20091222 aljazeera
Security forces in Madagascar have clashed with opposition supporters outside parliament, just days after the country's president abandoned a power-sharing deal and dismissed the prime minister.
Armoured riot police fired teargas at opposition protesters who gathered outside the assembly building in the capital, Antananarivo, on Tuesday, the Reuters news agency reported.
Police quickly dispersed the crowd, but the incident indicated a deepening of the island nation's political crisis.
"We have lost our jobs because of the crisis but the government won't listen to us even though it preaches about democracy. It's shameful," Fanja Rakotoson, one of the protesters, said.

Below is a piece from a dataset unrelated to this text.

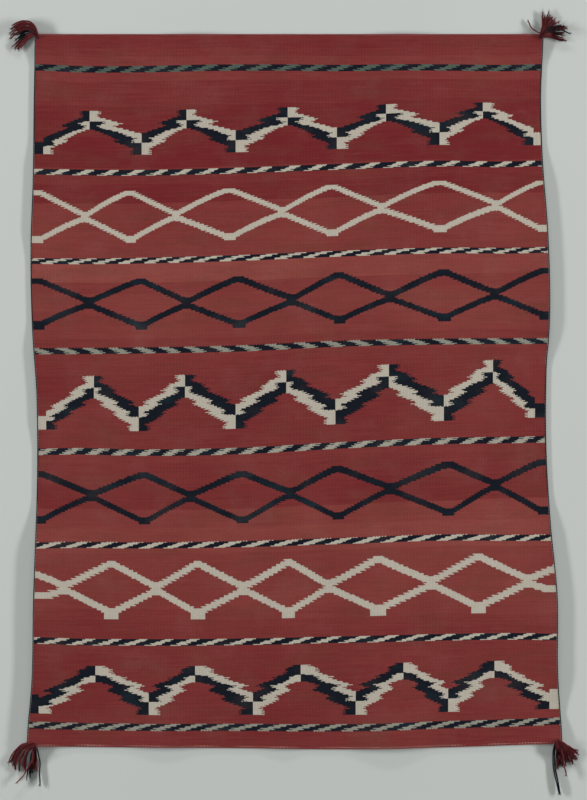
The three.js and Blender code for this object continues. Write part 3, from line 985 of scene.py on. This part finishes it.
def warp_loops(name, settings, down, material, flatness):
    """Small domes where the warp turns at an end of the cloth, with rings of points at (a cos p cos q,
    b sin p cos q, c sin q) for the half axes a, b and c, where c is scaled by the flatness."""
    cloth = settings.cloth
    half_x, half_y, half_z = 0.0012, 0.0017, 0.0009 * flatness
    sunk, below = 0.0002, 0.0004
    sides, hem = 8, 1.29
    count = int(hem / (2 * cloth.warp))
    centres = cloth_point(cloth, (np.arange(count) + 0.5) / count, down, cloth.thickness - sunk)
    p = 2 * np.pi * np.arange(sides) / sides
    q = np.array([0.0, 0.5, 1.05])[:, None]
    rings = np.stack([
        np.cos(q) * np.cos(p) * half_x,
        np.cos(q) * np.sin(p) * half_y,
        np.broadcast_to(np.sin(q) * half_z, (3, sides)),
    ], axis=-1).reshape(-1, 3)
    dome = np.concatenate([rings, [[0, 0, half_z], [0, 0, -below]]])
    vertices = (centres[:, None] + dome).reshape(-1, 3)
    j = np.arange(sides)
    k = (j + 1) % sides
    walls = [np.stack([j + r, k + r, k + r + sides, j + r + sides], axis=-1) for r in (0, sides)]
    top, bottom = np.full(sides, 3 * sides), np.full(sides, 3 * sides + 1)
    upper = np.stack([j + 2 * sides, k + 2 * sides, top], axis=-1)
    caps = np.concatenate([upper, np.stack([k, j, bottom], axis=-1)])
    start = (np.arange(count) * len(dome))[:, None, None]
    faces = [(start + np.concatenate(walls)).reshape(-1, 4), (start + caps).reshape(-1, 3)]
    uvs = [vertices[block, :2].reshape(-1) for block in faces]
    tints = np.repeat(np.random.default_rng(5).random(count), len(dome)) * 0.8
    piece = new_piece(name, vertices, faces, uvs, [material], tints=tints)
    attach(piece, "root")


def strand_paths(settings, corner, eye_shift, lock, seed):
    """The centrelines of a lock's strands, (strands, steps, 3). Each starts inside the cloth's corner,
    passes over its edge and follows root * (1 - t)^2 + bend * 2t(1 - t) + end * t^2 out to its end, sinking
    as it goes to the layer that it lies in, with a slow crimp to either side. Where a lock has several
    strands, each has its own cut length."""
    cloth, yarn = settings.cloth, settings.yarn
    root_x, root_y, aim, reach, fan, bow, count, layer = lock[:8]
    several = count > 1
    each, each_point = (count, 1), (count, 1, 1)
    chance = np.random.default_rng(seed)
    share = (np.arange(count) / max(count - 1, 1) - 0.5 * several)[:, None]
    angle = np.radians(aim + share * fan + chance.uniform(-3, 3, each) * several)
    ahead = np.concatenate([np.cos(angle), np.sin(angle)], axis=1)
    left = np.stack([-ahead[:, 1], ahead[:, 0]], axis=-1)
    beside = 0.0014  # from one strand's root to the next
    home = cloth_point(cloth, corner[0], corner[1] * cloth.length)[:2]
    inward = np.array([1 - 2 * corner[0], 2 * corner[1] - 1]) * EYE_INSET
    root = home + np.array([root_x, root_y]) + left * share * (count - 1) * beside
    bend = root + ahead * reach * 0.3 + left * reach * (bow + chance.uniform(-0.04, 0.04, each))
    end = root + ahead * reach
    cut = 1 - chance.uniform(0, 0.24, each_point) * several
    t = np.linspace(0, 1, STRAND_STEPS - LEAD_STEPS)[None, :, None] * cut
    free = root[:, None] * (1 - t) ** 2 + bend[:, None] * 2 * t * (1 - t) + end[:, None] * t**2
    eye = home + inward + left * share * 0.004 + np.array([eye_shift, 0.0])
    led = np.linspace(0, 1, LEAD_STEPS + 1)[None, :-1, None]
    flat = np.concatenate([eye[:, None] + (root - eye)[:, None] * led, free], axis=1)
    low = yarn.strand * (1 + 2.2 * layer) + chance.uniform(0, 0.0022, each_point) * smoothstep(t, 0.3, 1.0)
    top = cloth.thickness + CORNER_LIFT + yarn.strand
    knot = top + chance.uniform(-0.5, 1.1, each_point) * yarn.strand
    first = top - 0.6 * yarn.strand
    sinking = knot + (low - knot) * smoothstep(t, 0.04, 0.5)
    height = np.concatenate([first + (knot - first) * led, sinking], axis=1)
    paths = np.concatenate([flat, height], axis=-1)
    for _ in range(10):
        paths[:, 1:-1] = (paths[:, :-2] + 2 * paths[:, 1:-1] + paths[:, 2:]) / 4
    along = np.linspace(0, 1, STRAND_STEPS)
    crimp = np.sin(along * chance.uniform(9, 17, each) + chance.uniform(0, 6, each))
    crimp *= smoothstep(along, 0.25, 0.7) * chance.uniform(0.0004, 0.0013, each)
    paths[..., :2] += crimp[..., None] * left[:, None]
    return paths


def frayed_ends(paths, yarn, chance):
    """Loose fibres at the strands' ends, each a thin cone that leaves the tip at its own angle, as paths
    and radii."""
    count = len(paths)
    tip = paths[:, -1]
    ahead = tip - paths[:, -3]
    ahead /= np.linalg.norm(ahead, axis=-1, keepdims=True)
    stray = chance.normal(0, 1, (count, FIBRES, 3)) * np.array([0.42, 0.42, 0.22])
    aim = ahead[:, None] + stray
    aim[..., 2] = np.maximum(aim[..., 2], -0.02)
    reach = yarn.fray * chance.uniform(0.45, 1.0, (count, FIBRES, 1))
    taper = yarn.strand * np.array([0.3, 0.24, 0.16, 0.05])
    t = np.linspace(0, 1, len(taper))[None, None, :, None]
    start = tip[:, None] - ahead[:, None] * 0.0015 + stray * yarn.strand * 0.7
    hairs = (start[:, :, None] + (aim * reach)[:, :, None] * t).reshape(count * FIBRES, len(taper), 3)
    hairs[..., 2] = np.maximum(hairs[..., 2], 0.0009)
    return hairs, np.broadcast_to(taper, (count * FIBRES, len(taper)))


def tassel_piece(name, settings, materials, seed):
    """All of a tassel's strands as one mesh. A strand's section has three lobes that wind along it, so
    its radius is r * (1 + 0.13 * cos 3 (a - 2 pi along / turn)), and it ends in a fray of loose fibres."""
    yarn = settings.yarn
    corner, eye_shift, locks = TASSELS[name]
    paths = [strand_paths(settings, corner, eye_shift, lock, seed * 10 + n) for n, lock in enumerate(locks)]
    navy = np.repeat([lock[8] == "navy" for lock in locks], [len(group) for group in paths])
    paths = np.concatenate(paths)
    count, steps = paths.shape[:2]
    chance = np.random.default_rng(seed)
    share = np.linspace(0, 1, steps)[None, :]
    radii = yarn.strand * chance.uniform(0.82, 1.06, (count, 1)) * (1 - 0.25 * smoothstep(share, 0.93, 1.0))
    around = 2 * np.pi * np.arange(STRAND_SIDES) / STRAND_SIDES
    lobes = 1 + 0.13 * np.cos(3 * (around - 2 * np.pi * lengths_along(paths)[..., None] / yarn.ply))
    vertices, faces, uvs = tubes(paths, radii, STRAND_SIDES, lobes)
    tints = np.repeat(chance.uniform(0, 1, count), len(vertices) // count)
    hair_vertices, hair_faces, hair_uvs = tubes(*frayed_ends(paths, yarn, chance), 4)
    hairs = count * FIBRES
    hair_tints = np.repeat(chance.uniform(0, 1, hairs), len(hair_vertices) // hairs)
    face_navy = [np.repeat(navy, len(block) // count) for block in faces + hair_faces]
    piece = new_piece(
        name.replace("tassel", "yarn_tassel"),
        np.concatenate([vertices, hair_vertices]),
        faces + [block + len(vertices) for block in hair_faces],
        uvs + hair_uvs,
        [materials["plied_red"], materials["plied_navy"]],
        np.concatenate(face_navy),
        np.concatenate([tints, hair_tints]),
    )
    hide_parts(name)
    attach(piece, "root")


# Operators


class SerapeWeaveBlanket(bpy.types.Operator):
    """Weaves the blanket with its pattern"""

    bl_idname = "serape.weave_blanket"
    bl_label = "Weave the blanket"

    def execute(self, context):
        blanket_piece(context.scene.serape)
        return {"FINISHED"}


class SerapeTwineEdges(bpy.types.Operator):
    """Twines the cords along the four edges, and turns the warp at both ends"""

    bl_idname = "serape.twine_edges"
    bl_label = "Twine the edges"

    def execute(self, context):
        settings = context.scene.serape
        yarn, length = settings.yarn, settings.cloth.length
        yarns = yarn_materials(settings.colours)
        for number, (node, across) in enumerate({"side_cord_left": 0.0, "side_cord_right": 1.0}.items()):
            path = edge_path(settings, across, None, 1480)
            twined_cord(node, path, yarns["plied_navy"], yarn, number)
        for number, (node, down) in enumerate({"end_cord_top": 0.0, "end_cord_bottom": length}.items()):
            path = edge_path(settings, None, down, 1060)
            twined_cord(node, path, yarns["twined_red"], yarn, number + 5)
        inset = 0.0014
        warp_loops("warp_loops_top", settings, inset, yarns["twined_red"], 0.5)
        warp_loops("warp_loops_bottom", settings, length - inset, yarns["plied_white"], 0.38)
        return {"FINISHED"}


class SerapeTieTassels(bpy.types.Operator):
    """Ties a tassel of plied yarn to each corner"""

    bl_idname = "serape.tie_tassels"
    bl_label = "Tie the tassels"

    def execute(self, context):
        settings = context.scene.serape
        yarns = yarn_materials(settings.colours)
        for number, name in enumerate(TASSELS):
            tassel_piece(name, settings, yarns, number + 1)
        return {"FINISHED"}


def area_light(name, place, turn, size, power):
    """A rectangular soft light of that power, placed and turned by degrees."""
    light = bpy.data.lights.new(name, "AREA")
    light.shape = "RECTANGLE"
    light.size, light.size_y = size
    light.energy = power
    lamp = bpy.data.objects.new(name, light)
    lamp.location = place
    lamp.rotation_euler = np.radians(turn)
    bpy.context.scene.collection.objects.link(lamp)


class SerapeSetStage(bpy.types.Operator):
    """Lays the floor, and sets the lights and the camera above it"""

    bl_idname = "serape.set_stage"
    bl_label = "Set the stage"

    def execute(self, context):
        scene = context.scene
        studio = scene.serape.studio
        half = studio.floor_half
        corners = np.array([(-half, -half, 0), (half, -half, 0), (half, half, 0), (-half, half, 0)])
        face = np.array([[0, 1, 2, 3]])
        paper = floor_material(scene.serape.colours.floor)
        floor = new_piece("floor", corners, [face], [corners[face][..., :2]], [paper])
        for side, x in (("left", -8.0), ("right", 8.0)):
            turn = (0, np.sign(x) * 79, 0)
            area_light(f"{side}_light", (x, 0.3, 1.6), turn, (0.5, 5.0), studio.side_power)
        area_light("top_light", (0, 8.0, 1.4), (-80, 0, 0), (4.0, 0.4), studio.top_power)
        world = bpy.data.worlds.new("room")
        world.use_nodes = True
        background = world.node_tree.nodes["Background"]
        background.inputs["Color"].default_value = (0.93, 0.97, 0.96, 1)
        background.inputs["Strength"].default_value = studio.room
        scene.world = world
        scene.view_settings.view_transform = "Standard"
        lens = bpy.data.cameras.new("camera")
        lens.sensor_fit = "VERTICAL"
        lens.sensor_height = 36
        lens.lens = lens.sensor_height * studio.camera_height / studio.frame_height
        lens.clip_end = 30
        camera = bpy.data.objects.new("camera", lens)
        camera.location = (studio.centre_x, studio.centre_y, studio.camera_height)
        scene.collection.objects.link(camera)
        scene.camera = camera
        return {"FINISHED"}


class SerapePanel(bpy.types.Panel):
    """Lists the steps and the sizes and colours of the serape"""

    bl_idname = "VIEW3D_PT_serape"
    bl_label = "Serape"
    bl_space_type = "VIEW_3D"
    bl_region_type = "UI"
    bl_category = "Serape"

    def draw(self, context):
        settings = context.scene.serape
        for step in STEPS:
            self.layout.operator(step.bl_idname)
        for group in (settings.cloth, settings.yarn, settings.colours, settings.studio):
            box = self.layout.box()
            for name in group.__annotations__:
                box.prop(group, name)


STEPS = (SerapeWeaveBlanket, SerapeTwineEdges, SerapeTieTassels, SerapeSetStage)
CLASSES = (SerapeCloth, SerapeYarn, SerapeColours, SerapeStudio, SerapeSettings, *STEPS, SerapePanel)


def register():
    for each in CLASSES:
        bpy.utils.register_class(each)
    bpy.types.Scene.serape = bpy.props.PointerProperty(
        type=SerapeSettings, name="Serape", description="Sizes and colours of the serape"
    )


def unregister():
    del bpy.types.Scene.serape
    for each in reversed(CLASSES):
        bpy.utils.unregister_class(each)


def main():
    """Makes the whole scene."""
    register()
    bpy.ops.serape.weave_blanket()
    bpy.ops.serape.twine_edges()
    bpy.ops.serape.tie_tassels()
    bpy.ops.serape.set_stage()


if __name__ == "__main__":
    main()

The protest came as opposition leaders prepared to form a new unity government, in a move Andry Rajoelina, Madagascar's president, has called "illegitimate".
'Null and void'
Rajoelina, who toppled former leader Marc Ravalomanana and seized power with military support in March, announced on Sunday that all agreements sponsored by international mediators to form a transitional coalition were "null and void".
And last week, Rajoelina said it would be impossible to share power with political enemies and dismissed Eugene Mangalaza, a man he had appointed as prime minister in October.
The president had offered the job to Mangalaza under heavy international pressure as part of a power-sharing deal signed with his political rivals.
But that deal and a succession of others have fallen through as Rajoelina and three former presidents squabble over the division of key jobs in a consensus government.
Rajoelina later named Cecile Manorohanta, Madagascar's vice-prime minister and a close ally of his, to take over the premiership indefinitely. He has also declared that elections would be held in March 2010.
Foreign countries have said they will re-engage with Madagascar only after a consensus government is established and a road map to free and credible elections is in place.